On Monday, Beth and I went out to the block of V. rupestris B38 x ‘Horizon’ to rate for disease. To our relief, disease there was!
Now that we have disease, we can phenotype the population, one of the most important steps in creating molecular markers. A phenotype(n.) is a trait of an individual, due to a mix of genetic and environmental factors. As we are looking at the inheritance of black rot resistance in grapevines, our phenotype of interest is disease severity on clusters. We therefore phenotype(v.) the population by rating disease on a 0 to 4 scale
0 – No sign of disease
1 – First sign of disease: a few lesions or starts of lesions on fruit
2 – Few to many lesions on fruit, with no pycnidia formed
3 – Few to many lesions on fruit, some lesions have pycnidia
4 – Tons of lesions with many pycnidia
Rating for disease resistance on the clusters is actually pretty challenging, because you have to check every single berry on the cluster to make sure it doesn’t have a lesion that could bump it up to the next category. It doesn’t sound too hard, but there’s something about the three-dimensionality of the clusters that makes it hard to tell. Also, as you can tell from the classifications, it is a bit subjective. And the ratings take forever. I am not very good at them, but Beth is quite good at it.

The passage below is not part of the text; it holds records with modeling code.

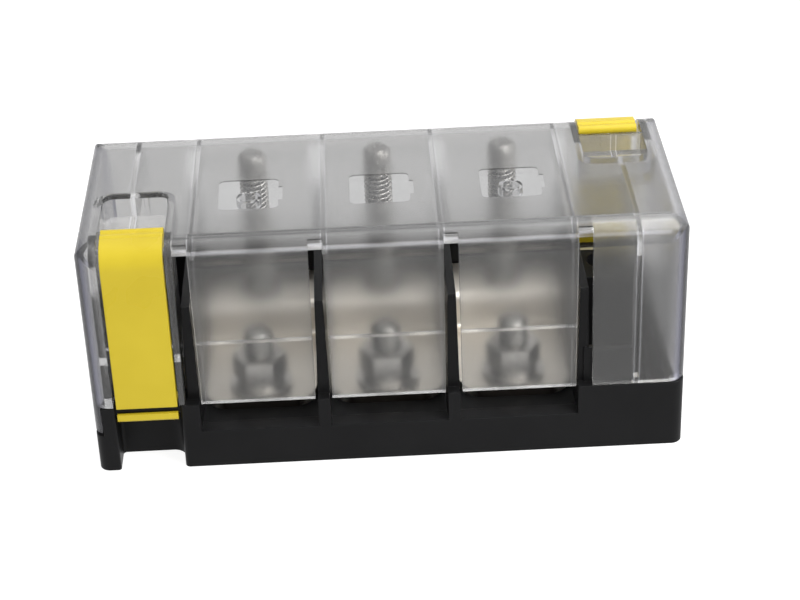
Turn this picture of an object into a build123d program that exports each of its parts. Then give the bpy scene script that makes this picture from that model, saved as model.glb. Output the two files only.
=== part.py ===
"""Three-way fuse block for a boat or a vehicle: a black moulded base, a clear lift-off cover held by two
yellow latches, and three circuits, each with a stepped plate, a tall fuse stud and a short terminal stud.

Millimetres. X runs along the row of circuits, the front is -Y, up is +Z. The origin is the middle of the
surface that the block stands on. The moulding is the same when it is turned half a turn about Z, apart
from the bays, so the front left latch and the rear right latch are twins.
"""

import os

from build123d import *

# Overall form
LENGTH = 157.4
DEPTH = 68.0
HEIGHT = 67.8
HALF_L = LENGTH / 2
HALF_D = DEPTH / 2

# Row of bays
PITCH = 34.5
BAYS = (-PITCH, 0.0, PITCH)
DIVIDERS = (-1.5 * PITCH, -0.5 * PITCH, 0.5 * PITCH, 1.5 * PITCH)
DIVIDER_T = 3.2
DIVIDER_TOP_T = 2.2
DIVIDER_TOP = 48.0
DIVIDER_BACK = 3.2
BAY_W = PITCH - DIVIDER_T

# Base
BASE_LENGTH = 156.9
CORNER_R = 3.0
SKIRT_TOP = 19.6
SILL_TOP = 11.1
SILL_DEPTH = 4.8
FLOOR_TOP = 10.0
SEAT_TOP = 20.0
UPSTAND_TOP = 30.0
UPSTAND_T = 1.6
UPSTAND_END = 64.4
REAR_INSIDE = HALF_D - 4.2
END_FLOOR = 3.0
END_WALL_INSIDE = 73.4
WALL = 2.4
LAP_GAP = 0.3
BAR_ROOT = 1.0
SEAT_BEND_R = 1.6

# Latch pockets in the base, front left as drawn
POCKET_X0 = -72.6
POCKET_X1 = -55.4
POCKET_DEPTH = 8.3
POCKET_INNER_R = 3.6
POCKET_BACK_R = 1.0
POCKET_MOUTH_R = 1.4
LEG_R = 0.8

# Hinge bar and latch
BAR_R = 1.9
BAR_Y = -HALF_D + 3.1
BAR_Z = 17.9
LATCH_X0 = -72.1
LATCH_X1 = -56.0
LATCH_T = 2.2
LATCH_FACE = -HALF_D + 0.2
LATCH_TOP = 67.3
LATCH_END = -HALF_D + 11.7
LATCH_BEND = 6.2
RIDGE_R = 1.3
RIDGE_PITCH = 2.7
RIDGE_PROUD = 0.4
TOOTH_Y = -HALF_D + 7.8
TOOTH_BOTTOM = 63.4
CLIP_R = 3.7
CLIP_GAP = 0.07
MOUTH_LOW = 17.4
MOUTH_HIGH = 19.3

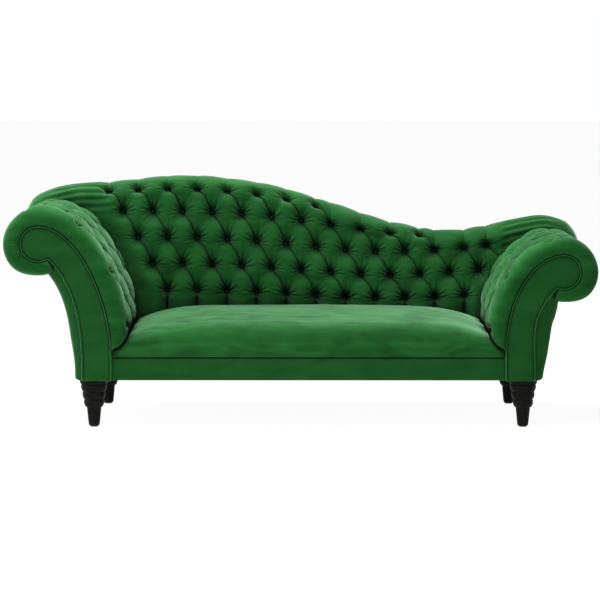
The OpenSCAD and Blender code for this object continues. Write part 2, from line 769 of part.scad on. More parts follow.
// The outside cover's line on the stem, d out from the board, up to just under the roll
stem_end = [0.84, 0.87];
function stem_side(a, share) = [for (t = concat([for (i = [0 : 6]) i / 8], [stem_end[a]]))
    let (p = bezier(outer_curve(a), t))
    p - max(t > 0.75 ? 3 * gap : gap, share * outside_thick(a, p[1])) * curve_normal(outer_curve(a), t)];
module outside_arm(a) {
    inner = stem_side(a, 0);
    outer = [for (k = [len(inner) - 1 : -1 : 0]) stem_side(a, 1)[k]];
    color(velvet)
        upright(facing_y, frame_rear_y - facing_y)
        arm_outline(a, concat(
            [[stem_w + gap, leg_h + 2]],
            inner,
            outer,
            [[stem_w + outside_t, leg_h + 2]]
        ));
}
module left_outside_arm() { outside_arm(0); }
module right_outside_arm() { outside_arm(1); }

// Back frame: uprights on the rear rail, a top rail that follows the outline, and webbing across them
post_w = 60;
post_x = [for (k = [0 : 3]) edge_x[0] + 14 + k * (seat_l - 28 - post_w) / 3];
top_rail_h = 92;
pad_on_rail = top_roll_r - 24;
top_rail_end = couch_w / 2 - roll_pad - 50;
function rail_upper(x) = crest(x) - pad_on_rail - gap;
function rail_lower(x) = max(rail_upper(x) - top_rail_h, back_low(x));
module back_uprights() {
    color(beech)
        for (x = post_x)
            upright(frame_front_y, back_frame_t)
            polygon([
                [x, leg_h],
                [x + post_w, leg_h],
                [x + post_w, min(rail_lower(x), rail_lower(x + post_w)) - gap],
                [x, min(rail_lower(x), rail_lower(x + post_w)) - gap]
            ]);
}
module back_top_rail() {
    xs = [for (x = back_columns) if (abs(x) <= top_rail_end) x];
    color(beech)
        upright(frame_front_y, back_frame_t)
        polygon(concat(
            [for (x = xs) [x, rail_upper(x)]],
            [for (k = [len(xs) - 1 : -1 : 0]) [xs[k], rail_lower(xs[k])]]
        ));
}
web_w = 50;
web_pitch = 88;
module back_webbing() {
    low = post_x[0];
    high = post_x[3] + post_w;
    color(hessian)
        for (z = [back_foot : web_pitch : dip_z - top_roll_r - web_w])
            translate([low, web_y, z]) cube([high - low, web_t, web_w]);
}

// Back pad: columns a quarter of a button pitch wide, rows half a row high, over the roll to the rear
back_rows = 14;
column_w = button_pitch / 4;
end_step = 60;
tufted = [floor((edge_x[0] - 60) / column_w), ceil((edge_x[1] + 10) / column_w)];
function end_columns(from, to) =
    let (n = max(1, round(abs(to - from) / end_step)))
    [for (k = [0 : n - 1]) from + (to - from) * k / n];
right_columns = end_columns(couch_w / 2 - 3, tufted[1] * column_w);
back_columns = concat(
    end_columns(-couch_w / 2 + 3, tufted[0] * column_w),
    [for (k = [tufted[0] : tufted[1]]) k * column_w],
    [for (k = [len(right_columns) - 1 : -1 : 0]) right_columns[k]]
);
function back_end_v(x) = crest(x) - top_roll_r + top_roll_r * roll_end * PI / 180;
function back_start(x) =
    abs(x) > couch_w / 2 - 20 ? back_low(x) : min(back_low(x), crest(x) - top_roll_r - 20);
function back_v(x, j) =
    let (low = back_start(x), last = back_end_v(x))
    max(low + j * 2, min(row_z(x, (j - 1) / 2 - 0.5), last - (back_rows - j) * 4));
function back_section(x) =
    let (zc = crest(x) - top_roll_r, low = back_start(x), last = back_point(x, back_end_v(x), 0))
    concat(
        [for (j = [0 : back_rows]) let (v = back_v(x, j)) back_point(x, v, back_depth(x, v))],
        [
            [x, frame_rear_y + gap, last[2]],
            [x, frame_rear_y + gap, zc + 24],
            [x, web_y - gap, zc + 24],
            [x, web_y - gap, low]
        ]
    );
module back_pad() {
    color(velvet) loft([for (x = back_columns) back_section(x)], back_rows + 1);
}
module outside_back() {
    side = function (a) concat(
        [[stem_w + outside_t, leg_h + 2]],
        stem_side(a, 1),
        [for (i = [0 : 8]) let (angle = blend(notch_angle[a] + 24, -12, i / 8))
            rim(a, angle, head_r[a] + roll_thick(a, angle) - 4)]
    );
    place = function (a) [for (p = side(a)) [edge_x[a] + out[a] * p[0], p[1]]];
    left = place(0);
    right = place(1);
    end_l = couch_w / 2 - 14;
    color(velvet)
        upright(frame_rear_y + gap, outside_back_t)
        polygon(concat(
            left,
            [for (x = back_columns) if (abs(x) < end_l) [x, crest(x) - top_roll_r - 24]],
            [for (k = [len(right) - 1 : -1 : 0]) right[k]]
        ));
}

// Buttons of the back and the arms, each square to the padding it sinks into
function slant(v) = [0, acos(v[2] / norm(v)), atan2(v[1], v[0])];
back_buttons_at = [
    for (row = [0 : row_count - 1], k = [-9 : 9])
        let (
            count = k + (row % 2 == 0 ? 0.5 : 0),
            x = (row > 1 && count > 6 ? count - 0.25 : count) * button_pitch,
            ok = x > row_first(row) - 15 && x < row_last(row) + 15
        )
        if (ok && row < top_line(x) + 0.1) [x, row_z(x, row)]
];
module back_buttons() {
    color(velvet_dark)
        for (b = back_buttons_at) {
            d = back_depth(b[0], b[1]);
            here = back_point(b[0], b[1], d);
            out_way = back_point(b[0], b[1], d - 10) - here;
            translate(here) rotate(slant(out_way)) button();
        }
}
module left_arm_buttons() { arm_buttons(0); }
module right_arm_buttons() { arm_buttons(1); }
module arm_buttons(a) {
    line = pad_line(a);
    lengths = arm_lengths(a);
    color(velvet_dark)
        for (row = [0 : 4], along = [-6 : 0])
            if ((row + along) % 2 == 0) {
                s = arm_anchor(a) + along * arm_pitch / 2;
                y = y0 + arm_first_row + row * arm_row_gap;
                here = line_at(line, lengths, s);
                base = here[0];
                away = here[1];
                d = arm_depth(a, s, y, here[3]);
                if (s > 90 && y < arm_rear(a, base, base + here[2] * away, 0) - 40)
                    translate(arm_point(a, base + (here[2] - d) * away, y))
                    rotate(slant([out[a] * away[0], 0, away[1]]))
                    button();
            }
}

front_rail();
rear_rail();
left_side_rail();
right_side_rail();
cross_rails();
corner_blocks();
block_screws();
seat_springs();
spring_clips();
spring_felt();
seat_pad();
front_border();
dust_cover();
front_left_leg();
front_right_leg();
rear_left_leg();
rear_right_leg();
leg_bolts();
tee_nuts();
leg_glides();
left_front_scroll_board();
left_rear_scroll_board();
left_arm_rail();
left_arm_lining();
left_arm_pad();
left_arm_buttons();
left_facing();
left_facing_piping();
left_outside_arm();
right_front_scroll_board();
right_rear_scroll_board();
right_arm_rail();
right_arm_lining();
right_arm_pad();
right_arm_buttons();
right_facing();
right_facing_piping();
right_outside_arm();
back_uprights();
back_top_rail();
back_webbing();
back_pad();
back_buttons();
outside_back();
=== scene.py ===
"""Dresses the fainting couch in buttoned velvet, with its piping and legs, in a plain studio."""

import json
import logging
import math
from dataclasses import dataclass
from enum import Enum
from functools import cached_property

import bmesh
import bpy
import numpy as np
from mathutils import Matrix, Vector

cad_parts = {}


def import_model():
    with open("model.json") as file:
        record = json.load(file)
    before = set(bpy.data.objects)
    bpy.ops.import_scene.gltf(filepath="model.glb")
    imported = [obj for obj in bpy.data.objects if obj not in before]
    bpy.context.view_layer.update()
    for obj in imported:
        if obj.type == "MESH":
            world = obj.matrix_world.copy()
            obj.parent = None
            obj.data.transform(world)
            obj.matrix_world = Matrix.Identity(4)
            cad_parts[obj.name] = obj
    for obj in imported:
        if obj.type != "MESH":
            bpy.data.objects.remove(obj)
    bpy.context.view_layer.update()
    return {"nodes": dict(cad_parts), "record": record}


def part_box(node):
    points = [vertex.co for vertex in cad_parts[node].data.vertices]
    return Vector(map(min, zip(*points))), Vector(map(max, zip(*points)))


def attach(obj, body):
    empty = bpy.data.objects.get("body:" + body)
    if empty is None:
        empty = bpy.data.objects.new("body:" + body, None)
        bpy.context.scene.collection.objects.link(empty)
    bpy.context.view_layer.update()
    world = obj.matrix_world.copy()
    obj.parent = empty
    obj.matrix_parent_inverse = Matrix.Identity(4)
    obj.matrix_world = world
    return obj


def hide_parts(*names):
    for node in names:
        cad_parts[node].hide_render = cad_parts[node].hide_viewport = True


LOG = logging.getLogger("fainting_couch")
MM = 0.001
Array = np.ndarray
Node = bpy.types.Node
Socket = bpy.types.NodeSocket
Tree = bpy.types.NodeTree
Material = bpy.types.Material
Piece = bpy.types.Object
Place = tuple[float, float, float]
Colour = tuple[float, float, float]


class Side(Enum):
    """The couch's two ends: the high arm on the left and the low arm on the right."""

    LEFT = "left"
    RIGHT = "right"

    @property
    def out(self) -> int:
        """Sign of the way out of the seat along X."""
        return -1 if self is Side.LEFT else 1


class Slot(Enum):
    """Material slots of the record."""

    VELVET = "green_velvet"
    EBONY = "ebonised_wood"
    BEECH = "beech"
    BOARD = "bent_board"
    STEEL = "zinc_steel"
    PLASTIC = "black_plastic"
    CLOTH = "black_cloth"
    FELT = "grey_felt"
    JUTE = "jute_webbing"


# Curves and fades


def smooth(t: Array | float) -> Array | float:
    """Smooth step from 0 to 1."""
    c = np.clip(t, 0.0, 1.0)
    return c * c * (3 - 2 * c)


def mix(a: Array | float, b: Array | float, t: Array | float) -> Array | float:
    """Value between a and b, held at both ends."""
    return a + (b - a) * np.clip(t, 0.0, 1.0)


def hill(x: Array, width: float, power: int = 2) -> Array:
    """Bell-shaped hill: 1 where x is 0, low beyond the width, and steeper with a higher power."""
    return np.exp(-((x / width) ** power))


def quarter(t: Array) -> Array:
    """Quarter circle that rises steeply from 0 at t = 0 and levels off at 1, at t = 1."""
    return np.sqrt(np.maximum(0, 1 - (1 - np.clip(t, 0, 1)) ** 2))


def turns(sides: int) -> Array:
    """Evenly spaced angles of one full turn, in radians."""
    return np.arange(sides) / sides * 2 * math.pi


def bezier(points: Array, t: Array) -> Array:
    """Points at t on a cubic curve.

    Args:
        points: Four control points.
        t: Places along the curve, from 0 to 1.

    Returns:
        One point for each place.
    """
    t = np.asarray(t, float)[..., None]
    s = 1 - t
    return s**3 * points[0] + 3 * s**2 * t * points[1] + 3 * s * t * t * points[2] + t**3 * points[3]


def bezier_normal(points: Array, t: Array) -> Array:
    """Unit normals of a cubic curve in its plane, on its left side.

    Args:
        points: Four control points.
        t: Places along the curve.

    Returns:
        One unit vector for each place.
    """
    d = bezier(points, t + 0.01) - bezier(points, t - 0.01)
    n = np.stack([-d[..., 1], d[..., 0]], -1)
    return n / np.linalg.norm(n, axis=-1, keepdims=True)


def run_lengths(points: Array) -> Array:
    """Distances along a line of points, from its first."""
    return np.concatenate([[0.0], np.cumsum(np.linalg.norm(np.diff(points, axis=0), axis=1))])


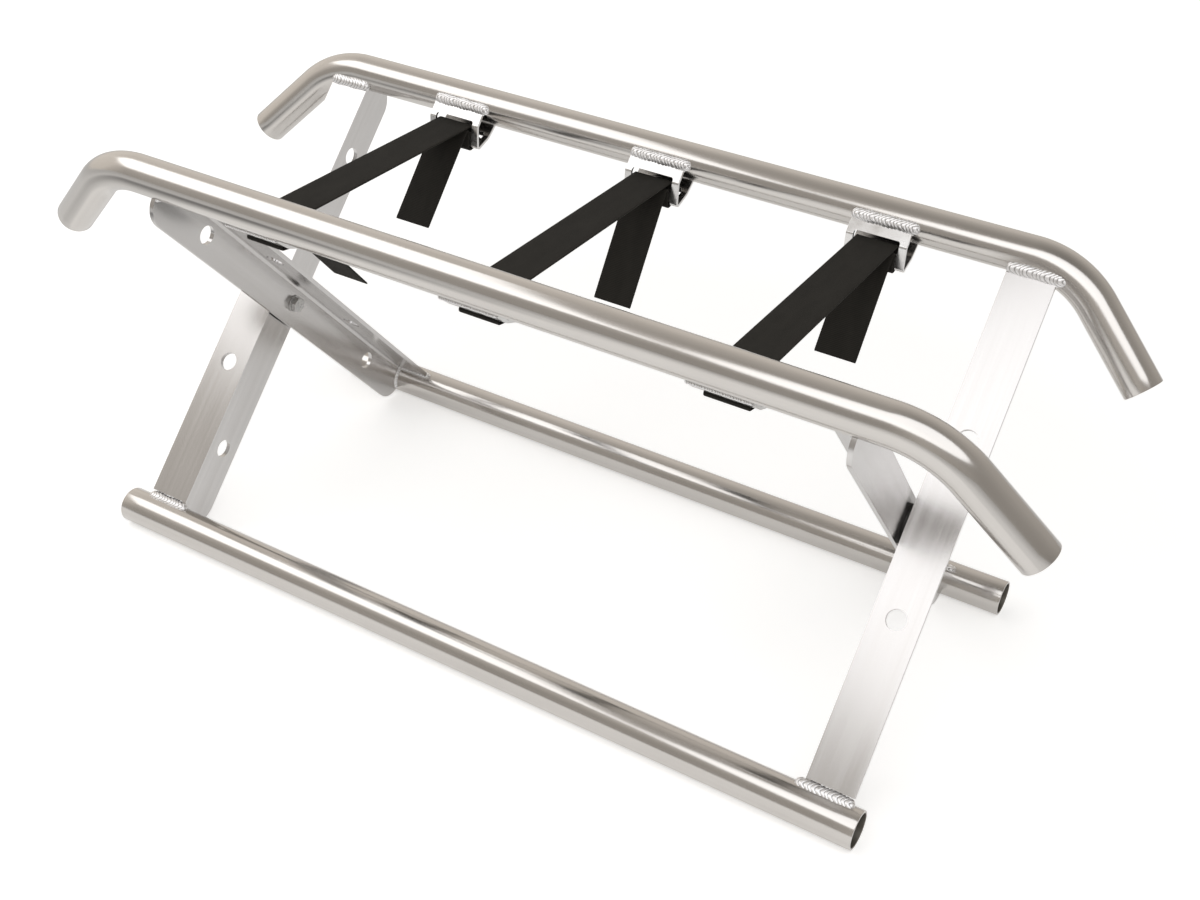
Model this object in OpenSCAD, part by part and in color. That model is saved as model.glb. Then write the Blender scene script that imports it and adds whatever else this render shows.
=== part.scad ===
// Scissor stand for a personal watercraft, in aluminium tube and angle.
// Two welded frames cross at a bolt on each side. Three webbing straps between
// the top rails stop the frames from opening further and carry the hull.
// X runs along the rails, Y across the stand and Z up. The floor is at z = 0,
// and the middle of the stand is at x = 0 and y = 0.

/* [Tubes] */
// Outside diameter of the top rails and the foot tubes
tube_d = 48.3; // [46:0.1:50]
// Wall of the tubes
tube_wall = 3.2; // [2:0.1:4]
// Length of each foot tube
foot_len = 1108; // [1080:1:1180]
// How far the foot tubes sit off the middle, towards the left end
foot_shift = 8; // [0:1:12]

/* [Rail ends] */
// Distance from the middle to where the bent end's axis meets the rail's axis
rail_corner_x = 543.7; // [540:0.1:560]
// Angle through which each rail end is bent down
rail_bend = 45.8; // [40:0.1:50]
// Radius of that bend at the tube's axis
rail_bend_r = 120; // [100:1:140]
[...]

Besides the disease ratings, the week was not very productive, because Beth and I both got wiped out by a stomach bug.
On Wednesday I did a few secondary isolations off the second batch of plates I’d made last week. I do this by taking a chunk of of one of the many (different kinds of) colonies on the primary isolation plate, and moving it to a fresh sterile plate where it can be alone. We had better luck with the second batch than the first: a few more of the colonies looked like they could have been black rot. To define whether or not they actually are, we need to analyze the genetics, but that is an activity for a later day.
Editors note: I now only have one week left in the program, and we haven’t had time to do the analysis, so the world may never know. I may as well tell you now, dear reader, so you don’t get your hopes up.